One of the film’s potentially remarkable scenes could have occurred when the woman babysits her neighbour’s child. In this situation, the entry of a client and the child crying in the adjacent room during the act could have created an unforgettable moment, vividly depicting the woman’s conflict between her job and motherhood. Instead, the filmmaker bypasses this opportunity: when the doorbell rings, it’s not a client but the child’s mother, who mutters trivial comments about food. Instead, the filmmaker resorts to “potato suspense.” After sleeping with a client, the woman realizes her potatoes have burned, which leads to a series of nonsensical, lengthy scenes: she discovers she has no more potatoes, goes out to buy some (the camera lingers inexplicably as the shopkeeper goes into another room and sit there again and we don’t know why), and then returns home to peel and cook them. Later, when her son returns, we’re forced to wait again for the potatoes to cook. (The filmmaker repeats this purposeless suspense with a button at the end as well.)

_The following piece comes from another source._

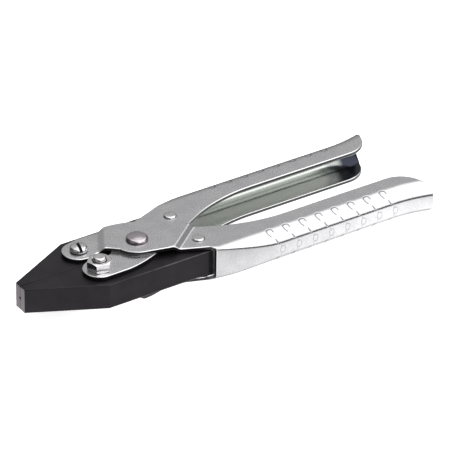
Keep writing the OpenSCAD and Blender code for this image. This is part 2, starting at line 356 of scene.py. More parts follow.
def skin(x, column, depth):
    """A point of the grip before the flare, at a depth under its outer surface."""
    radius = HALF_H - depth
    side = 1
    if column > MIDDLE:
        column = COLS - column
        side = -1
    if column <= N_FLAT:
        start = palm_y(x) + EDGE_R
        spread = 1 - math.cos(math.pi / 2 * column / N_FLAT)
        return (x, lerp(start, BEND_Y, spread), side * radius, 0.0)
    wall = wall_y(x) - depth
    along = min(1.0, max(0.0, (x - WEB_FRONT[0]) / (BULGE_END_X - WEB_FRONT[0])))
    fillet = lerp(FRONT_CREASE_R, CREASE_R, along) * lerp(1, INNER_CREASE_SHARE, depth / SHEET_T)
    centre_y = wall - fillet
    centre_z = math.sqrt((radius - fillet) ** 2 - (centre_y - BEND_Y) ** 2)
    crease = math.atan2(centre_z, centre_y - BEND_Y)
    column -= N_FLAT
    if column <= N_BEND:
        angle = lerp(math.pi / 2, crease, column / N_BEND)
        y, z = BEND_Y + radius * math.cos(angle), radius * math.sin(angle)
        around = radius * (math.pi / 2 - angle)
    elif column <= N_BEND + N_CREASE:
        angle = lerp(crease, 0, (column - N_BEND) / N_CREASE)
        y, z = centre_y + fillet * math.cos(angle), centre_z + fillet * math.sin(angle)
        around = radius * (math.pi / 2 - crease) + fillet * (crease - angle)
    else:
        angle = 0
        y, z = wall, centre_z * (1 - (column - N_BEND - N_CREASE) / N_WEB)
        around = radius * (math.pi / 2 - crease) + fillet * crease + centre_z - z
    # On the inner surface the mark is the pale paint of the painted reflection on the back wall
    mark = mark_at(x, around) if depth == 0 else max(0.0, 1 - angle / PALE_TO)
    y -= MARK_DEPTH * mark * math.cos(angle)
    z -= MARK_DEPTH * mark * math.sin(angle)
    return (x, y, side * z, mark)


def slant_x(corner, y):
    """The x on the straight front edge from a cheek's corner to the back wall's edge."""
    return corner[0] + (y - corner[1]) * (WEB_FRONT[0] - corner[0]) / (WEB_FRONT[1] - corner[1])


def front_x(column):
    """Where a column starts: along the cheek's front edge, and at the wall's front edge after it."""
    corner = RAISED_CORNER if column <= MIDDLE else FLAT_CORNER
    y = skin(WEB_FRONT[0], min(max(column, N_FLAT), COLS - N_FLAT), 0)[1]
    return min(slant_x(corner, y), WEB_FRONT[0])


def middle_distance(column):
    """About how far a column is from the middle of the back wall, round the channel."""
    steps = abs(column - MIDDLE)
    if steps <= N_WEB:
        return HALF_WALL * steps / N_WEB
    return min(BOW_SPAN, HALF_WALL + (BOW_SPAN - HALF_WALL) * (steps - N_WEB) / (N_CREASE + N_BEND))


def end_bow(column):
    """How far the end has bowed in at a column."""
    return END_BOW * min(1, middle_distance(column) / BOW_SPAN) ** 2


# The end's x and its point's y depend on each other, and settle well within this many rounds
END_ROUNDS = 12


def end_x(column, depth):
    """Where a column ends, before the flare, so that the flared end is the rounded end in plan."""
    x = LAST_X
    for _ in range(END_ROUNDS):
        y = skin(x, column, depth)[1]
        flat_y = flared(x, y, 0)[1]
        limit = HANDLE_REACH - EDGE_R
        if flat_y < END_CENTRE[1]:
            drop = min(END_R - EDGE_R, END_CENTRE[1] - flat_y)
            limit = END_CENTRE[0] + math.sqrt((END_R - EDGE_R) ** 2 - drop ** 2)
        limit -= end_bow(column)
        x = FLARE_X + FLARE_R * math.asin((limit - FLARE_X) / (FLARE_AXIS_Y - y))
    return x


RIM_MIDDLE = ROUND_MIDDLE * EDGE_R
# The rounded cut edge as pairs of the distance in from the edge and the depth under the surface
RIM = [(EDGE_R, 0), (RIM_MIDDLE, RIM_MIDDLE), (0, EDGE_R),
       (0, SHEET_T - EDGE_R), (RIM_MIDDLE, SHEET_T - RIM_MIDDLE), (EDGE_R, SHEET_T)]
# The rounding's middle is rubbed brighter, which also paints a highlight, and the cut wall is painted dark
# as shade
RIM_ZONES = [PLAIN, RUBBED_HIGHLIGHT, SHADE_ZONE, SHADE_ZONE, RUBBED_HIGHLIGHT, INSIDE]


def through(outer, inner, depth):
    """A point at a depth between a point of the outer and one of the inner surface."""
    return tuple(lerp(a, b, depth / SHEET_T) for a, b in zip(outer[:3], inner[:3]))


def row_places(column, depth):
    """The x of every row of a column, from the front edge's fillet to the end's."""
    start = front_x(column) + EDGE_R
    end = end_x(column, depth)
    places = [lerp(start, JOIN_X, i / N_FRONT_ROWS) for i in range(N_FRONT_ROWS)]
    places += [lerp(JOIN_X, FINE_FROM_X, i / N_COARSE_ROWS) for i in range(N_COARSE_ROWS)]
    places += [lerp(FINE_FROM_X, LAST_X, i / N_FINE_ROWS) for i in range(N_FINE_ROWS)]
    return places + [lerp(LAST_X, end, i / N_END_ROWS) for i in range(N_END_ROWS + 1)]


def end_rim_point(point, inset, column):
    """The inset end row's point moved out to a smaller inset: round the cheeks' end, or backward."""
    x, y, z = point
    if min(column, COLS - column) > N_FLAT:
        out = Vector((1, END_SLOPE))
    elif y < END_CENTRE[1]:
        out = Vector((x + end_bow(column) - END_CENTRE[0], y - END_CENTRE[1])).normalized()
    else:
        out = Vector((1, 0))
    out *= EDGE_R - inset
    return (x + out.x, y + out.y, z)


def add_rim(shape, places, point_at):
    """A rounded cut edge along places. The function gives a place's point at an inset and a depth."""
    rows = [[point_at(place, inset, depth) for place in places] for inset, depth in RIM]
    shape.grid(rows, zones=RIM_ZONES)


def grip_rows(depth):
    """Rows of points at a depth. Before JOIN_X they have no flat columns: the cheeks are there."""
    places = [row_places(column, depth) for column in range(COLS + 1)]
    rows = []
    for row in range(len(places[0])):
        first = N_FLAT if row < N_FRONT_ROWS else 0
        rows.append([flared(*skin(places[c][row], c, depth)) for c in range(first, COLS + 1 - first)])
    return rows


def add_grip(shape):
    """The channel-shaped grip, with a rounded cut edge at its front, its palm side and its end."""
    outer, inner = grip_rows(0), grip_rows(SHEET_T)
    for rows, zone in ((outer, PLAIN), (inner, INSIDE)):
        front, back = rows[:N_FRONT_ROWS], rows[N_FRONT_ROWS:]
        for part in (front + [back[0][N_FLAT:COLS + 1 - N_FLAT]], back):
            shape.grid(part, zones=[zone] * len(part))

    def front_point(column, inset, depth):
        ends = [skin(front_x(column) + inset, column, d) for d in (0, SHEET_T)]
        return through(*ends, depth)

    def palm_point(pair, inset, depth):
        x, y, z = through(*pair, depth)
        return (x, y - EDGE_R + inset, z)

    def end_point(column, inset, depth):
        point = through(outer[-1][column], inner[-1][column], depth)
        return end_rim_point(point, inset, column)

    add_rim(shape, range(N_FLAT, COLS + 1 - N_FLAT), front_point)
    for side in (0, -1):
        pairs = [(a[side], b[side]) for a, b in zip(outer[N_FRONT_ROWS:], inner[N_FRONT_ROWS:])]
        add_rim(shape, pairs, palm_point)
    add_rim(shape, range(COLS + 1), end_point)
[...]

Labelling Jeanne Dielman the greatest film in cinema history is so absurd to me that I believe even Chantal Akerman herself, if she were alive, would have considered it a joke. When we set aside ideological biases, this film—amidst countless masterpieces of cinema history, from Kaneto Shindo’s Onibaba to Dreyer’s Ordet, from Mizoguchi’s magnificent works to the enigmatic brilliance of Welles’s The Trial (none of which are ‘trendy’)—is not the greatest, nor even among the top 100.